The left wants to frame this as a matter of compassion and rights. Leftists ask: “What about habeas corpus for migrants?” The implication is clear: They see any attempt to enforce immigration law as an attack on civil liberties.
But that’s a lie. Habeas corpus is not an excuse for indefinite presence. It doesn’t guarantee that every person who crosses the border gets to stay. It simply requires that we follow a process — a just process.
And that’s exactly what President Donald Trump has proposed.
Habeas corpus, rightly understood
Habeas corpus is the front door to the courtroom. It simply requires the government to justify why someone is being held or detained. It’s not about citizenship. It’s about human dignity.
America’s founders knew this — and that’s why they extended the right to persons, not just citizens. Habeas corpus isn’t a pass to stay in America forever — it’s a demand for legal clarity: “Why are you holding me?” That’s it.
If the government has a lawful reason — such as illegal entry — then deportation is a legitimate outcome. And yet, the left treats any enforcement of immigration law as a betrayal of American ideals.
The danger today isn’t that habeas corpus is being ignored; it’s that it’s being hijacked. The system is being overwhelmed with bad-faith cases, endless appeals, and delays that stretch for years. Right now, the immigration courts are buried under 3.3 million pending cases. The average wait time to have your case heard is four years. In some places, people are being scheduled for court dates as far out in 2032. Where is the justice in that?
This is not compassion. This is national sabotage.
Weaponizing due process
The left uses this legal bottleneck as a weapon, not a shield. Democrats invoke due process as if it requires the government to play a never-ending shell game with public safety. But that’s not what due process means. Due process means the state must play by the rules. It means a judge hears a case. It means the law is applied justly and equally. It does not mean an open border by procedural default.
So no, Trump is not proposing the end of habeas corpus. He’s calling out a broken system and saying, out loud, what millions of Americans already know: If we don’t fix this, we don’t have a country.
This crisis wasn’t an accident — it was engineered. It’s a Cloward-Piven playbook, designed to overwhelm the system. Bureaucratic inertia, activist judges, and political cowardice have turned due process into a slow-motion invasion. And the left knows it.
Abandon the Constitution?
Remember, the Constitution is not a suicide pact. But how do we balance the Constitution and our national survival without descending into authoritarianism? Abandon the Constitution? No. Burn the house down to get rid of the rats? Absolutely not. The Constitution itself gives us the tools to take on this crisis head on.
The federal government has clear authority over immigration. Illegal presence in the United States is not a protected right. Congress has the power to deny entry, enforce expedited removals, and reject bogus asylum claims. Much of this is already authorized by law — it’s simply not being used.
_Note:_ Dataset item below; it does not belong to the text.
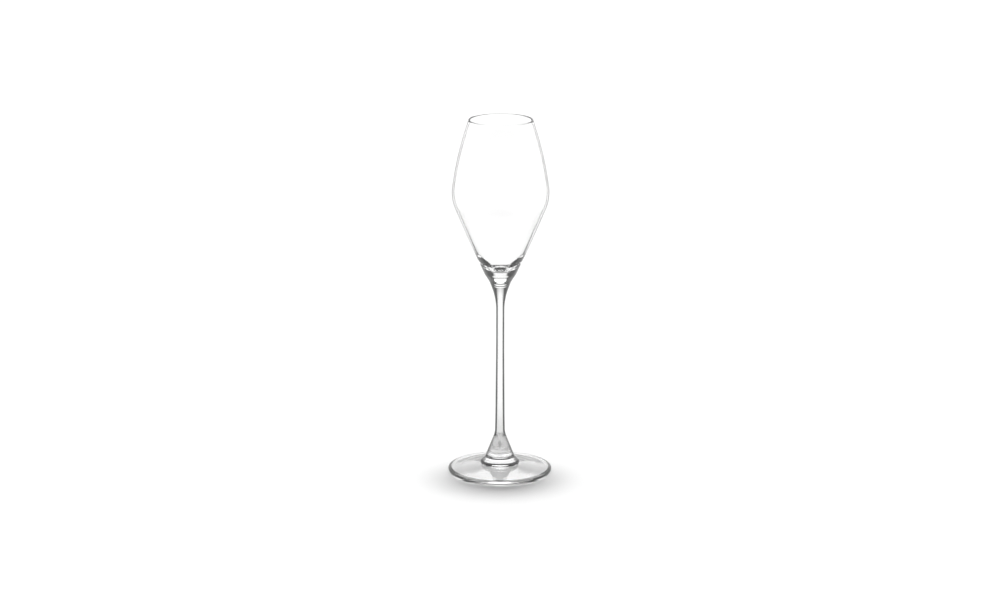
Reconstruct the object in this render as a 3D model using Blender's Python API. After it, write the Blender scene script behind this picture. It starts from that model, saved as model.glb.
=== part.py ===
"""A stemmed champagne flute with a double-cone bowl, modelled as its three glass pieces.

Each piece is a body turned about the vertical axis: a blown bowl with a thick solid base, a drawn
stem that flares into a solid cone, and a pressed foot with a hollow underside. The pieces of a real
flute are fused hot and nothing moves. Metres, +Z up, origin at the centre of the resting plane.
"""

import math

import bmesh
import bpy
from mathutils import Vector

MM = 0.001

# Heights above the resting plane
TOTAL_HEIGHT = 250.0 * MM
BOWL_JOINT_Z = 134.3 * MM
FOOT_JOINT_Z = 6.4 * MM

# Gap that stands for each fused joint
FUSED_GAP = 0.3 * MM

# Bowl, outside
RIM_RADIUS = 22.2 * MM
RIM_WALL = 1.1 * MM
UPPER_CORNER = (30.25 * MM, 225.0 * MM, 240.0 * MM)
SHOULDER_CORNER = (34.25 * MM, 195.3 * MM, 29.0 * MM)
CONE_SWELL = (20.4 * MM, 162.8 * MM, 600.0 * MM)
BASE_CORNER = (10.9 * MM, 142.0 * MM, 7.0 * MM)
BASE_HOLLOW = (7.8 * MM, 137.2 * MM, 5.0 * MM)
BOWL_JOINT_RADIUS = 6.6 * MM

# Bowl, inside
INNER_UPPER_CORNER = (29.3 * MM, 225.0 * MM, 240.0 * MM)
INNER_SHOULDER_CORNER = (33.2 * MM, 195.6 * MM, 28.0 * MM)
INNER_CONE_CORNER = (20.0 * MM, 165.5 * MM, 60.0 * MM)
INNER_LOWER_CORNER = (16.6 * MM, 158.0 * MM, 20.0 * MM)
INNER_BASE_CORNER = (13.0 * MM, 152.0 * MM, 20.0 * MM)
INNER_BOTTOM_CORNER = (6.0 * MM, 145.4 * MM, 12.0 * MM)
INNER_BOTTOM_Z = 145.3 * MM

# Stem
NECK_CORNER = (2.85 * MM, 124.8 * MM, 45.0 * MM)
SLIM_POINT = (2.85 * MM, 88.0 * MM, 500.0 * MM)
THICK_POINT = (3.25 * MM, 40.0 * MM, 200.0 * MM)
FLARE_CORNER = (3.5 * MM, 28.2 * MM, 14.0 * MM)
CONE_CORNER = (10.3 * MM, 11.3 * MM, 4.0 * MM)
LIP_CORNER = (14.2 * MM, 7.5 * MM, 1.0 * MM)
FOOT_JOINT_RADIUS = 12.6 * MM

# Foot
FOOT_TOP_RADIUS = 13.2 * MM
FOOT_TOP_CORNER = (20.0 * MM, 5.5 * MM, 80.0 * MM)
FOOT_EDGE_TOP = (33.6 * MM, 3.9 * MM, 2.5 * MM)
FOOT_EDGE_OUTER = (36.0 * MM, 3.3 * MM, 1.0 * MM)
FOOT_EDGE_LOWER = (36.0 * MM, 1.9 * MM, 1.5 * MM)
FOOT_EDGE_BOTTOM = (34.8 * MM, 0.0, 0.9 * MM)
RESTING_RING_INNER = 31.5 * MM
HOLLOW_EDGE = (26.0 * MM, 0.95 * MM, 20.0 * MM)
HOLLOW_ROOF_EDGE = (12.0 * MM, 3.0 * MM, 20.0 * MM)
HOLLOW_TOP_Z = 3.3 * MM

# How far a flat facet may lie inside the true curve
FACET_TOLERANCE = 0.05 * MM
BEAD_STEPS = 6


def clear_scene():
    for obj in list(bpy.data.objects):
        bpy.data.objects.remove(obj)


def facet_angle(radius):
    """The largest angle that one straight facet may span on an arc of this radius."""
    return 2 * math.acos(1 - FACET_TOLERANCE / radius)


def rounded(corners):
    """Points (radius, z) of an outline whose inner corners (radius, z, rounding) become arcs."""
    points = [Vector(corners[0][:2])]
    for before, corner, after in zip(corners, corners[1:], corners[2:]):
        tip = Vector(corner[:2])
        back = (Vector(before[:2]) - tip).normalized()
        ahead = (Vector(after[:2]) - tip).normalized()
        if len(corner) < 3:
            points.append(tip)
            continue
        rounding = corner[2]
        turn = math.pi - back.angle(ahead)
        centre = tip + (back + ahead).normalized() * rounding / math.cos(turn / 2)
        reach = rounding * math.tan(turn / 2)
        spoke = tip + back * reach - centre
        sweep = spoke.angle_signed(tip + ahead * reach - centre)
        steps = math.ceil(turn / facet_angle(rounding))
        for step in range(steps + 1):
            angle = -sweep * step / steps
            turned = Vector(
                (
                    spoke.x * math.cos(angle) - spoke.y * math.sin(angle),
                    spoke.x * math.sin(angle) + spoke.y * math.cos(angle),
                )
            )
            points.append(centre + turned)
    points.append(Vector(corners[-1][:2]))
    return points


def turned_body(name, outline, material):
    """A closed solid turned about Z from an outline that starts and ends on the axis."""
    widest = max(point.x for point in outline)
    bm = bmesh.new()
    verts = [bm.verts.new((point.x, 0.0, point.y)) for point in outline]
    edges = [bm.edges.new(pair) for pair in zip(verts, verts[1:])]
    bmesh.ops.spin(
        bm,
        geom=verts + edges,
        cent=(0.0, 0.0, 0.0),
        axis=(0.0, 0.0, 1.0),
        angle=2 * math.pi,
        steps=math.ceil(2 * math.pi / facet_angle(widest)),
        use_merge=True,
    )
    bmesh.ops.remove_doubles(bm, verts=bm.verts, dist=1e-6)
    bmesh.ops.recalc_face_normals(bm, faces=bm.faces)
    if bm.calc_volume(signed=True) < 0:
        bmesh.ops.reverse_faces(bm, faces=bm.faces)
    mesh = bpy.data.meshes.new(name)
    bm.to_mesh(mesh)
    bm.free()
    mesh.shade_smooth()
    mesh.set_sharp_from_angle(angle=math.radians(40.0))
    mesh.materials.append(material)
    obj = bpy.data.objects.new(name, mesh)
    bpy.context.scene.collection.objects.link(obj)
    return obj


def glass_material(name, colour, roughness):
    material = bpy.data.materials.new(name)
    material.use_nodes = True
    shader = material.node_tree.nodes["Principled BSDF"]
    shader.inputs["Base Color"].default_value = (*colour, 1.0)
    shader.inputs["Roughness"].default_value = roughness
    shader.inputs["Metallic"].default_value = 0.0
    shader.inputs["IOR"].default_value = 1.52
    shader.inputs["Transmission Weight"].default_value = 1.0
    return material


def rim_bead():
    """The half-round lip between the outer and the inner wall, outer side first."""
    centre = RIM_RADIUS - RIM_WALL / 2
    half = RIM_WALL / 2
    bead = []
    for step in range(BEAD_STEPS + 1):
        angle = math.pi * step / BEAD_STEPS
        height = TOTAL_HEIGHT - half + half * math.sin(angle)
        bead.append(Vector((centre + half * math.cos(angle), height)))
    return bead


def make_bowl():
    base_z = BOWL_JOINT_Z + FUSED_GAP / 2
    rim_z = TOTAL_HEIGHT - RIM_WALL / 2
    outside = rounded(
        [
            (0.0, base_z),
            (BOWL_JOINT_RADIUS, base_z),
            BASE_HOLLOW,
            BASE_CORNER,
            CONE_SWELL,
            SHOULDER_CORNER,
            UPPER_CORNER,
            (RIM_RADIUS, rim_z),
        ]
    )
    inside = rounded(
        [
            (RIM_RADIUS - RIM_WALL, rim_z),
            INNER_UPPER_CORNER,
            INNER_SHOULDER_CORNER,
            INNER_CONE_CORNER,
            INNER_LOWER_CORNER,
            INNER_BASE_CORNER,
            INNER_BOTTOM_CORNER,
            (0.0, INNER_BOTTOM_Z),
        ]
    )
    outline = outside[:-1] + rim_bead() + inside[1:]
    return turned_body("bowl", outline, glass_material("bowl_glass", (0.98, 0.99, 0.985), 0.02))


def make_stem():
    top_z = BOWL_JOINT_Z - FUSED_GAP / 2
    foot_z = FOOT_JOINT_Z + FUSED_GAP / 2
    outline = rounded(
        [
            (0.0, foot_z),
            (FOOT_JOINT_RADIUS, foot_z),
            LIP_CORNER,
            CONE_CORNER,
            FLARE_CORNER,
            THICK_POINT,
            SLIM_POINT,
            NECK_CORNER,
            (BOWL_JOINT_RADIUS, top_z),
            (0.0, top_z),
        ]
    )
    return turned_body("stem", outline, glass_material("stem_glass", (0.97, 0.98, 0.975), 0.03))


def make_foot():
    top_z = FOOT_JOINT_Z - FUSED_GAP / 2
    outline = rounded(
        [
            (0.0, HOLLOW_TOP_Z),
            HOLLOW_ROOF_EDGE,
            HOLLOW_EDGE,
            (RESTING_RING_INNER, 0.0),
            FOOT_EDGE_BOTTOM,
            FOOT_EDGE_LOWER,
            FOOT_EDGE_OUTER,
            FOOT_EDGE_TOP,
            FOOT_TOP_CORNER,
            (FOOT_TOP_RADIUS, top_z),
            (0.0, top_z),
        ]
    )
    return turned_body("foot", outline, glass_material("foot_glass", (0.98, 0.985, 0.985), 0.04))


clear_scene()
make_bowl()
make_stem()
make_foot()
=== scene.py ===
"""The looks of a stemmed champagne flute: three clear glass pieces in a bright studio.

The bowl, the stem and the foot are turned again here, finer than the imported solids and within
their box, with the fused joints closed, the rings that the glassmaker's tool left on the cone, and
fire-polished edges. Everything is in metres, +Z up.
"""

import math

import bmesh
import bpy
from mathutils import Matrix, Vector


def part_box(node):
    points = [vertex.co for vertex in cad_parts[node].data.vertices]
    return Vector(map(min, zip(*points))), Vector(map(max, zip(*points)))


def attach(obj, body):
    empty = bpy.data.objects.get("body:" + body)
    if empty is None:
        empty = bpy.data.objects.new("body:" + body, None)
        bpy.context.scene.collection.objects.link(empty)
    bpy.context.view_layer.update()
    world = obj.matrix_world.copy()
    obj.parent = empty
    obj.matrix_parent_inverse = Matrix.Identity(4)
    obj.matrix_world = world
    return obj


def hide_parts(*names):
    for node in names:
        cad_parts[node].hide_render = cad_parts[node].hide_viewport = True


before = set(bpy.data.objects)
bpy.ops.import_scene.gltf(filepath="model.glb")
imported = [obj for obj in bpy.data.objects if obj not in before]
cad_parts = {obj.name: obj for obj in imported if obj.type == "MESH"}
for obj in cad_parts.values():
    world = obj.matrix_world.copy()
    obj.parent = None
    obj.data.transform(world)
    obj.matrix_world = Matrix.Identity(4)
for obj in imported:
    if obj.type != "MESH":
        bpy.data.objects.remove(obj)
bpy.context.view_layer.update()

MM = 0.001

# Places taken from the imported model
BOWL_LOW, BOWL_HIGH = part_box("bowl")
STEM_LOW, STEM_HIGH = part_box("stem")
_, FOOT_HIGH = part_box("foot")
RIM_TOP = BOWL_HIGH.z
BOWL_RADIUS = BOWL_HIGH.x
FOOT_RADIUS = FOOT_HIGH.x
BOWL_JOINT = (BOWL_LOW.z + STEM_HIGH.z) / 2
FOOT_JOINT = (STEM_LOW.z + FOOT_HIGH.z) / 2

# A corner of an outline is (radius, z) or (radius, z, rounding)
# Bowl, outside
BOWL_JOINT_RADIUS = 6.6 * MM
BASE_HOLLOW = (7.8 * MM, BOWL_JOINT + 2.9 * MM, 5.0 * MM)
BASE_CORNER = (10.9 * MM, BOWL_JOINT + 7.7 * MM, 7.0 * MM)
CONE_SWELL = (20.4 * MM, BOWL_JOINT + 28.5 * MM, 600.0 * MM)
SHOULDER_CORNER = (BOWL_RADIUS + 0.85 * MM, BOWL_JOINT + 61.0 * MM, 29.0 * MM)
UPPER_CORNER = (30.25 * MM, RIM_TOP - 25.0 * MM, 240.0 * MM)
RIM_RADIUS = 22.2 * MM
RIM_WALL = 1.1 * MM
BEAD_Z = RIM_TOP - RIM_WALL / 2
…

President Trump’s idea is simple: Use the tools we already have. Declare the southern border a national security emergency. Establish temporary military tribunals for triage. Process asylum claims swiftly outside the clogged court system. Restore “Remain in Mexico” so that the border is no longer a remote court room. Appoint more immigration judges, assign them to high-volume areas, and hold streamlined hearings that still respect due process.
That’s not authoritarian. That’s leadership.
The path forward
Trump is not trying to destroy habeas corpus. He’s trying to save it from being twisted into a self-destructive parody of itself. Leftists have turned due process into delay, justice into gridlock, and they’re dragging the entire country into their chaos.
It’s time to draw the line. Protect habeas corpus. Use it lawfully. Use it wisely. And yes — use it to restore order at the border. Because if we lose that firewall, we lose the republic.